A little seen, low-key ransomware dubbed Matrix has the potential to disrupt networks on a wide scale, security specialist Sophos warned in a new research report.
So far Sophos has examined less than 100 Matrix samples but it’s clear the authors are correcting their early development mistakes and steadily improving the malware, Sophos said. More to the point, Matrix seeks to plant itself inside networks, a tactic used by the SamSam ransomware used to extort millions from some 70 companies worldwide last year and disable networks in four American cities.
Matrix is delivered by a brute-force attack against the passwords for Windows machines accessible through a firewall that have the Remote Desktop Protocol (RDP) enabled, said Luca Nagy, a Sophos threat researcher who authored the report. At this point, the malware’s operators aren’t as professional as SamSam’s masterminds (last November, the U.S. Justice Department charged two Iranian nationals as SamSam’s architects), but that may be temporary. Even in the short time the security specialist has monitored the ransomware, its operatives have deleted old features and added new functionality.
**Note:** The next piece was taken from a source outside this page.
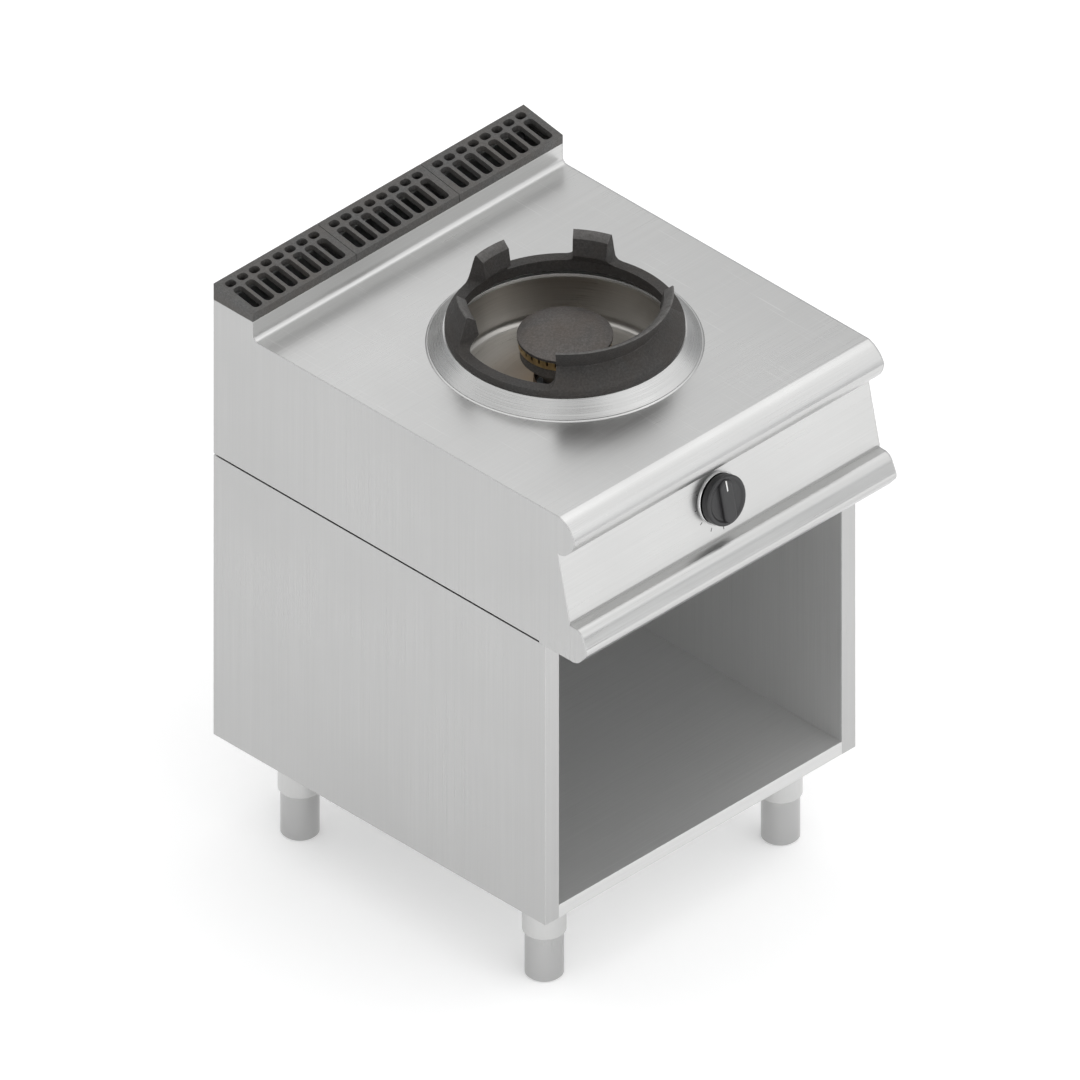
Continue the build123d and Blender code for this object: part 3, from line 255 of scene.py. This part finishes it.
def turned_metal(name, colour, rough, tint=None, tint_r=None):
    """Metal with marks of spinning or turning, and an optional heat tint near the axis.

    The tint is full at the first radius of tint_r and gone at the second.
    """
    net = Net(name)
    around, r = net.turned(SPUN_FINE)
    rings = net.noise(around, detail=3.0, rough=0.6)
    cloud = net.noise(net.place(), scale=14.0, detail=4.0)
    base = net.blend(net.spread(rings, 0.0, 1.0), tone(colour, 0.86), tone(colour, 1.08))
    base = net.blend(net.spread(cloud, 0.0, 0.6), base, tone(colour, 0.88))
    if tint:
        reach = net.plus(r, net.spread(cloud, -0.012, 0.012))
        base = net.blend(net.spread(reach, 0.85, 0.0, *tint_r), base, tone(tint, 1.0))
    roughness = net.plus(net.spread(rings, rough - 0.05, rough + 0.08),
                         net.spread(cloud, -0.04, 0.06))
    net.set(Base_Color=base, Metallic=1.0, Roughness=roughness,
            Normal=net.bump(rings, 0.08, distance=0.0004, normal=net.rounded(0.0008)))
    return net.material


def zinc(name, colour):
    """Zinc-coated sheet with its faint crystal pattern."""
    net = Net(name)
    cells = net.add("ShaderNodeTexVoronoi", feature="F1")
    net.link(net.place(), cells.inputs["Vector"])
    cells.inputs["Scale"].default_value = CRYSTALS
    shade = net.add("ShaderNodeSeparateColor")
    net.link(cells.outputs["Color"], shade.inputs[0])
    dirt = net.noise(net.place(), scale=9.0, detail=4.0)
    base = net.blend(shade.outputs[0], tone(colour, 0.85), tone(colour, 1.12))
    base = net.blend(net.spread(dirt, 0.0, 0.4), base, tone(colour, 0.7))
    net.set(Base_Color=base, Metallic=0.9,
            Roughness=net.spread(shade.outputs[1], 0.38, 0.55, 0, 1),
            Normal=net.bump(dirt, 0.05, distance=0.0005, normal=net.rounded(0.0008)))
    return net.material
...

For example, recent versions of the ransomware won’t fully execute if the target’s machine language settings are configured to Russian and eastern European countries. And, in some samples, the malware tried to disable the Sophos antivirus and exploit prevention technology.
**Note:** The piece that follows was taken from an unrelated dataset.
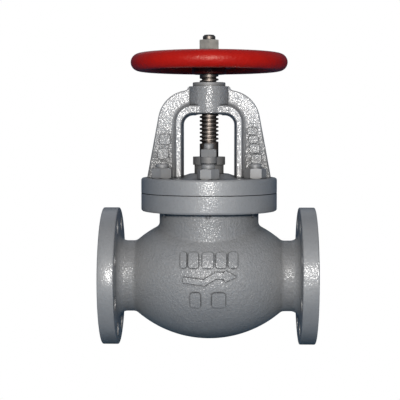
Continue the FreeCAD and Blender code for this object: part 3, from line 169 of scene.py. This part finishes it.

“We have been continuously seeing newer versions, which indicates that the ransomware developers are actively building newer features and improving upon the lessons learned in earlier attacks,” said Nagy. Nevertheless, Matrix’s authors “do not always employ adequate operational security, which might be the cause of their eventual undoing.”
So far, the hackers have hit the U.S. (28%) more often than other regions, according to Sophos’ data. Matrix has also been found in the Americas, a few European countries, South Africa and Southeast Asia.
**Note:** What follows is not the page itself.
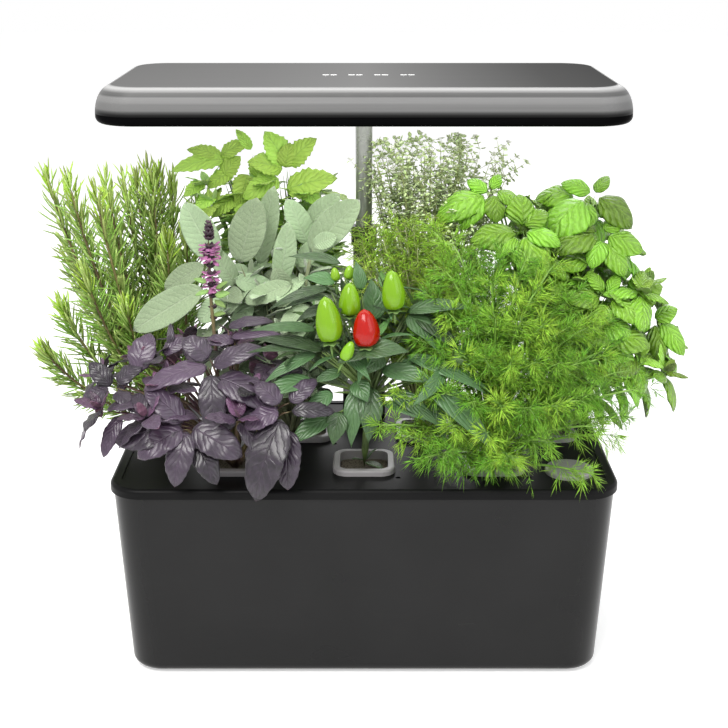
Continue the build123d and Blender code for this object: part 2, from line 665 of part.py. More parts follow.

“While SamSam played for notoriety and large stakes, Matrix has been far more low key,” wrote Sophos principal researcher Andrew Brandt in a blog post, describing the ransomware code as a “rough first draft.” But that doesn’t mean it’s not dangerous, he said. “Unlike its more high-profile brethren, Matrix has not adopted techniques that would permit it to spread widely inside networks, where machines vulnerable to wormable exploits might be running. But the constant level of improvement indicates that may not remain the case forever,” said Brandt.